Daí a golpismo, na atualidade, a diferença é total. Idêntica à diferença entre prática primária da democracia e o golpismo com que o país conviveu por décadas, até o maior dos golpes.
No outro lado, nenhum fato sustenta a ameaça à democracia atribuída a palavras ou atos de Lula. As reações ao que considera insultuoso, ou injusto, ou inverdadeiro são à sua maneira: com destempero deplorável, nas palavras e na teatralidade da exaltação. Sem consideração alguma, até muito menos do que pelos adversários, pela própria condição de presidente da República. A faixa presidencial ainda não se distinguiu, para Lula, da camisa do Sindicato dos Metalúrgicos.
Nenhum espetáculo e nenhum ato presidencial pode ser apontado, com seriedade, como ameaça à democracia. Nem o mais acusado deles, a alegada ameaça à liberdade de imprensa. A proposta petista de criação do Conselho Nacional de Jornalismo, ou algo assim, vale mais uma discussão do que poderia ser, a serviço de todas as partes, do que qualquer das acusações trocadas.
Conselho de Jornalismo não é embaixada do inferno, não é chavismo, não é ditadura, necessariamente. São muitos os países “civilizados” e democráticos em que tal conselho existe.

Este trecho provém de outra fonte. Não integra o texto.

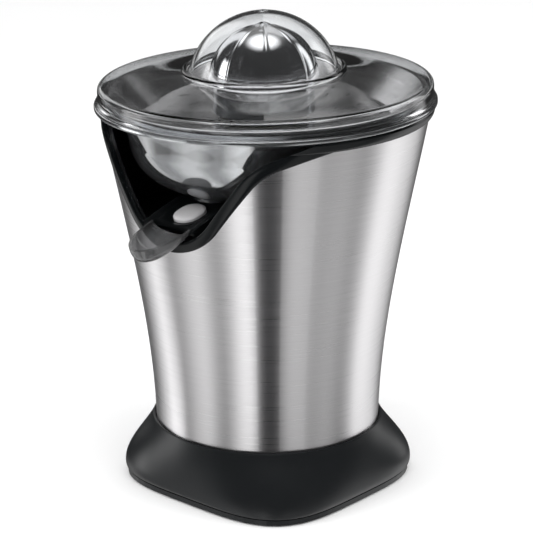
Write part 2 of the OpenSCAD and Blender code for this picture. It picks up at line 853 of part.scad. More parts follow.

Na França, por exemplo, foi criado há muito tempo, prestou muitos serviços e ninguém pensa em dissolvê-lo, assim como o da TV. A Inglaterra, os países nórdicos e outros têm as suas formas de conselho. Discuti-lo no Brasil seria difícil, mas não ameaçaria a democracia ou a liberdade de imprensa.
A esse conjunto de desproporções e deformações vêm somar-se três iniciativas. Sindicatos e jornalistas resolvem fazer uma manifestação pública contra os meios de comunicação. O que pode vir daí senão o acirramento de um lado e de outro? A dez dias das eleições, nem alguns trocados eleitorais essa manifestação localizada pode obter. Sua aparência é só a de um ato de indignação.
A pouco mais de uma semana das eleições, professores, advogados, escritores, e outros, fazem manifestação pública e lançam um manifesto “contra a marcha para o autoritarismo”. Haverá mesmo tal marcha, pelo fato de que Lula, nos estertores do seu mandato, rebaixa a função presidencial à de marqueteiro e cabo eleitoral? Se não está aí, o que indicaria que a prevista eleição de Dilma Rousseff é a marcha para o autoritarismo? É óbvio que o papel assumido por Lula macula a disputa.
Mas o que mais suscita reação, parece claro, não é o papel em si, que a lei nem cuidou de restringir: é que Lula o assume do alto de uma popularidade devastadora, que cai sobre os adversários. Nem por isso, no entanto, até agora sinalizadora de ameaças à democracia.
Por fim, um convite. O Clube Militar convida para um “painel”, às 15h de hoje em sua sede no Rio, com dois jornalistas de oposição a Lula e ao governo. Sobre nada menos do que “A democracia ameaçada: restrições à liberdade de expressão”. Tivemos longo aprendizado do interesse militar por ameaças à democracia e pelas restrições à liberdade de expressão. O título do “painel” não esclarece o sentido atual dado às expressões, mas tanto faz. Sua realização é sugestiva por si só.
As três iniciativas, à parte seus objetivos, são formas fermentadas das tensões decorrentes do processo eleitoral e das feições que tomou. Mas correm o risco de estimular projeções para depois do resultado eleitoral, e sobre ele. E, a depender do resultado, o risco de transpor o início do futuro governo. Como já aconteceu tantas vezes, nenhuma para resultar em algo bom.